======== Data extract ========
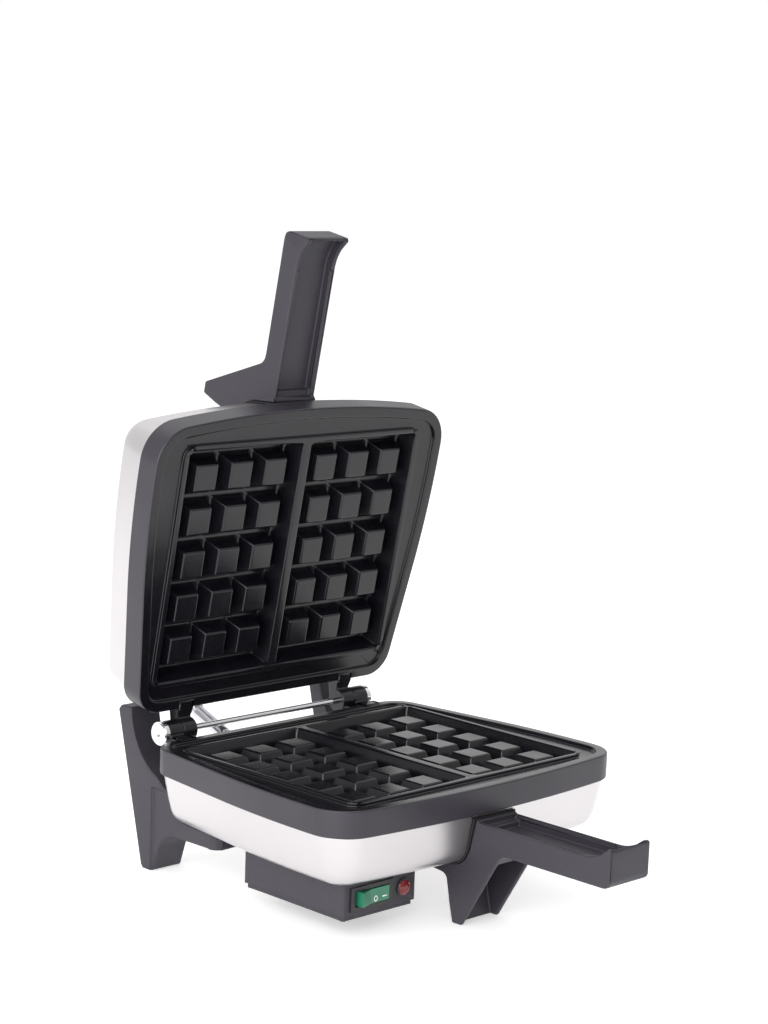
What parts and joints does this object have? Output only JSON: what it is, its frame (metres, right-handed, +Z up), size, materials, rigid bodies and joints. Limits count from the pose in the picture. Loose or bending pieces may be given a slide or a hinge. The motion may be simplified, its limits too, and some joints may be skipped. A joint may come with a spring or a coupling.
{
  "type": "waffle maker",
  "caption": "Double Belgian waffle maker with hinged cast plates, steel shells, moulded fixed handles, rear stands and a switch box with a rocker and lamp.",
  "frame": {"origin": "on the counter, below the middle of the waffle maker as it stands with its lid open", "axes": "+X along the hinge axis to the user's right, +Y to the rear where the hinge is, +Z up"},
  "size_m": [0.241, 0.357, 0.3981],
  "materials": {
    "plate_coating": "satin black non-stick coating on cast aluminium",
    "shell_steel": "satin stainless steel",
    "moulded_plastic": "dark grey moulded plastic",
    "black_plastic": "black plastic",
    "pad_rubber": "black heat-resistant rubber",
    "hinge_chrome": "polished chrome",
    "rod_steel": "bright steel",
    "fastener_steel": "zinc-plated steel",
    "element_sheath": "heat-darkened steel sheath",
    "reflector_sheet": "plain aluminium sheet",
    "rocker_green": "glossy green plastic with white marks",
    "lamp_red": "clear red faceted plastic",
    "lamp_case": "white plastic",
    "terminal_plastic": "cream heat-resistant plastic",
    "contact_brass": "plain brass",
    "conduit_metal": "bright metal conduit"
  },
  "bodies": {
    "base": {"lower_plate": "plate_coating", "lower_shell": "shell_steel", "lower_element": "element_sheath", "lower_element_clamps": "fastener_steel", "lower_reflector": "reflector_sheet", "lower_shell_screws": "fastener_steel", "lower_handle": "moulded_plastic", "lower_handle_pad": "pad_rubber", "lower_handle_screws": "fastener_steel", "left_stand": "moulded_plastic", "right_stand": "moulded_plastic", "stand_screws": "fastener_steel", "switch_box": "moulded_plastic", "switch_box_cover": "moulded_plastic", "cover_screws": "fastener_steel", "switch_housing": "black_plastic", "switch_contacts": "contact_brass", "lamp_bezel": "black_plastic", "lamp_lens": "lamp_red", "lamp_body": "lamp_case", "cord_gland": "black_plastic", "terminal_block": "terminal_plastic", "earth_stud": "contact_brass", "thermostat": "fastener_steel", "thermal_fuse": "terminal_plastic", "hinge_rod": "rod_steel", "hinge_caps": "hinge_chrome", "lower_conduit_gland": "fastener_steel", "conduit": "conduit_metal"},
    "lid": {"lid_plate": "plate_coating", "lid_shell": "shell_steel", "lid_element": "element_sheath", "lid_element_clamps": "fastener_steel", "lid_reflector": "reflector_sheet", "lid_shell_screws": "fastener_steel", "lid_handle": "moulded_plastic", "lid_handle_pad": "pad_rubber", "lid_handle_screws": "fastener_steel", "lid_conduit_gland": "fastener_steel"},
    "rocker": {"switch_rocker": "rocker_green"}
  },
  "joints": [
    {"name": "lid_hinge", "type": "hinge", "parent": "base", "child": "lid", "pos_m": [0, 0.1291, 0.0875], "axis": [1, 0, 0], "range_deg": [-19, 79], "deforming": ["conduit"]},
    {"name": "power_rocker", "type": "hinge", "parent": "base", "child": "rocker", "pos_m": [-0.073, -0.0429, 0.0253], "axis": [0, 0, 1], "range_deg": [-16, 0]}
  ]
}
========
Exercise objective
Go through the listing and copy all of it exactly.

Response to the exercise
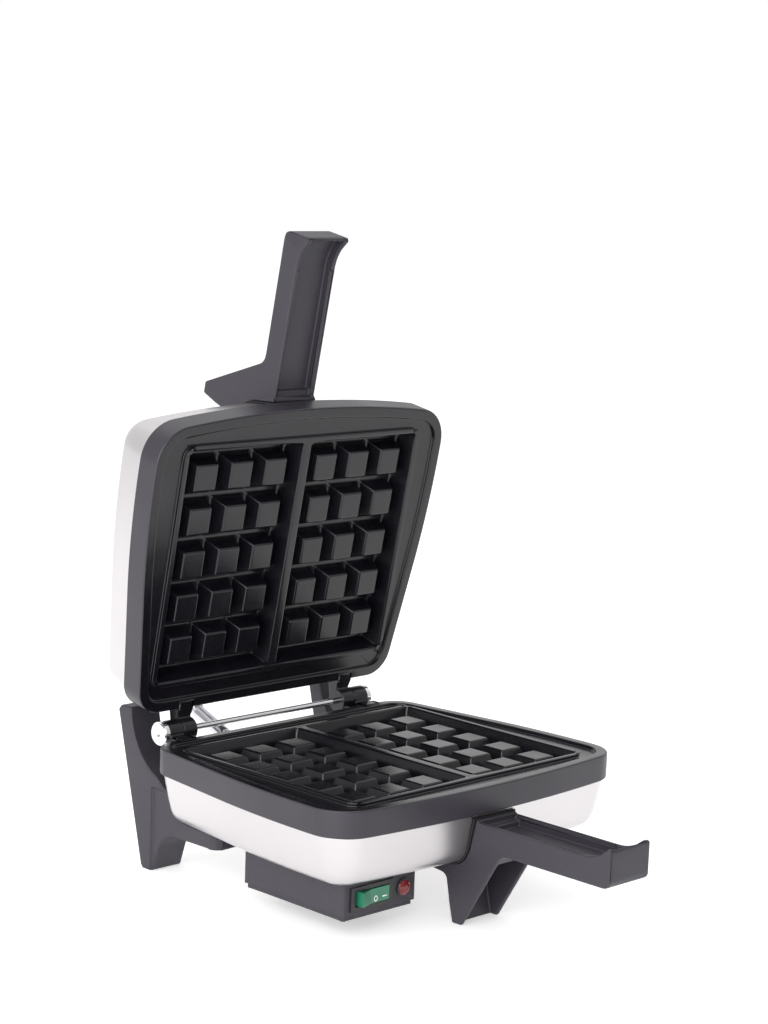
What parts and joints does this object have? Output only JSON: what it is, its frame (metres, right-handed, +Z up), size, materials, rigid bodies and joints. Limits count from the pose in the picture. Loose or bending pieces may be given a slide or a hinge. The motion may be simplified, its limits too, and some joints may be skipped. A joint may come with a spring or a coupling.
{
  "type": "waffle maker",
  "caption": "Double Belgian waffle maker with hinged cast plates, steel shells, moulded fixed handles, rear stands and a switch box with a rocker and lamp.",
  "frame": {"origin": "on the counter, below the middle of the waffle maker as it stands with its lid open", "axes": "+X along the hinge axis to the user's right, +Y to the rear where the hinge is, +Z up"},
  "size_m": [0.241, 0.357, 0.3981],
  "materials": {
    "plate_coating": "satin black non-stick coating on cast aluminium",
    "shell_steel": "satin stainless steel",
    "moulded_plastic": "dark grey moulded plastic",
    "black_plastic": "black plastic",
    "pad_rubber": "black heat-resistant rubber",
    "hinge_chrome": "polished chrome",
    "rod_steel": "bright steel",
    "fastener_steel": "zinc-plated steel",
    "element_sheath": "heat-darkened steel sheath",
    "reflector_sheet": "plain aluminium sheet",
    "rocker_green": "glossy green plastic with white marks",
    "lamp_red": "clear red faceted plastic",
    "lamp_case": "white plastic",
    "terminal_plastic": "cream heat-resistant plastic",
    "contact_brass": "plain brass",
    "conduit_metal": "bright metal conduit"
  },
  "bodies": {
    "base": {"lower_plate": "plate_coating", "lower_shell": "shell_steel", "lower_element": "element_sheath", "lower_element_clamps": "fastener_steel", "lower_reflector": "reflector_sheet", "lower_shell_screws": "fastener_steel", "lower_handle": "moulded_plastic", "lower_handle_pad": "pad_rubber", "lower_handle_screws": "fastener_steel", "left_stand": "moulded_plastic", "right_stand": "moulded_plastic", "stand_screws": "fastener_steel", "switch_box": "moulded_plastic", "switch_box_cover": "moulded_plastic", "cover_screws": "fastener_steel", "switch_housing": "black_plastic", "switch_contacts": "contact_brass", "lamp_bezel": "black_plastic", "lamp_lens": "lamp_red", "lamp_body": "lamp_case", "cord_gland": "black_plastic", "terminal_block": "terminal_plastic", "earth_stud": "contact_brass", "thermostat": "fastener_steel", "thermal_fuse": "terminal_plastic", "hinge_rod": "rod_steel", "hinge_caps": "hinge_chrome", "lower_conduit_gland": "fastener_steel", "conduit": "conduit_metal"},
    "lid": {"lid_plate": "plate_coating", "lid_shell": "shell_steel", "lid_element": "element_sheath", "lid_element_clamps": "fastener_steel", "lid_reflector": "reflector_sheet", "lid_shell_screws": "fastener_steel", "lid_handle": "moulded_plastic", "lid_handle_pad": "pad_rubber", "lid_handle_screws": "fastener_steel", "lid_conduit_gland": "fastener_steel"},
    "rocker": {"switch_rocker": "rocker_green"}
  },
  "joints": [
    {"name": "lid_hinge", "type": "hinge", "parent": "base", "child": "lid", "pos_m": [0, 0.1291, 0.0875], "axis": [1, 0, 0], "range_deg": [-19, 79], "deforming": ["conduit"]},
    {"name": "power_rocker", "type": "hinge", "parent": "base", "child": "rocker", "pos_m": [-0.073, -0.0429, 0.0253], "axis": [0, 0, 1], "range_deg": [-16, 0]}
  ]
}